Nello specifico, il soggetto che presenta un disturbo narcisistico di personalità può rappresentarsi, a partire dal rapporto con la figura di accudimento primaria, come bisognoso di cure e percepire gli altri come non disponibili a fornirle. In lui matura quindi l’aspettativa di essere respinto. Questa condizione porta il soggetto a convincersi di poter fare a meno dell’amore degli altri e a non ricercare il loro sostegno. Il soggetto narcisista impara che deve affidarsi solo a se stesso: impara quindi a non esprimere i propri bisogni e ad assumere atteggiamenti di distacco e di superiorità.
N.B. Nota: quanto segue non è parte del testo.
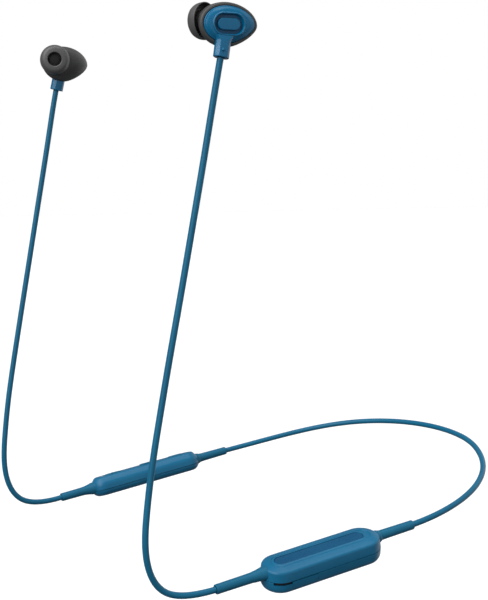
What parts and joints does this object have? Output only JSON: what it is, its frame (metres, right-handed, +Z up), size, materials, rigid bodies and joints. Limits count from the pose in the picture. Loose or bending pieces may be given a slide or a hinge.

Se le esperienze infantili hanno fatto emergere sentimenti di vergogna, rabbia, impotenza, il bambino crescerà aspettandosi di essere sfruttato, rifiutato o respinto nelle interazioni con gli altri e dall’ambiente circostante. Quindi, per paura di soffrire ancora, eviterà di entrare in contatto con le proprie emozioni, non esprimerà i propri bisogni e non cercherà la vicinanza emotiva degli altri, convincendosi di dover contare solo su se stesso, sulle proprie capacità e sui propri meriti.
Nelle relazioni con gli altri quindi l’intimità viene rifiutata e svalorizzata, perché percepita come qualcosa di minaccioso. Il narcisista tende quindi a dissociare gli aspetti di sé che percepisce come negativi, perché proprio a causa di questi potrebbe essere ulteriormente rifiutato. Nel contempo tende anche però a compiacere l’altro, assumendo atteggiamenti che lo rendano il più possibile amabile. In una relazione in cui l’altro viene percepito come inaccessibile, il narcisista impara a dare valore unicamente al proprio mondo interno: sviluppa quindi una rappresentazione grandiosa di sé, si aspetta di dover ricevere trattamenti speciali, emette atteggiamenti aggressivi nei confronti di un ambiente che non gratifica le sue aspettative.
Consiglio vivamente la lettura di questo thriller, agli appassionati del genere, a chi fa il mio stesso lavoro, a chi ha semplicemente voglia di leggere un bel romanzo.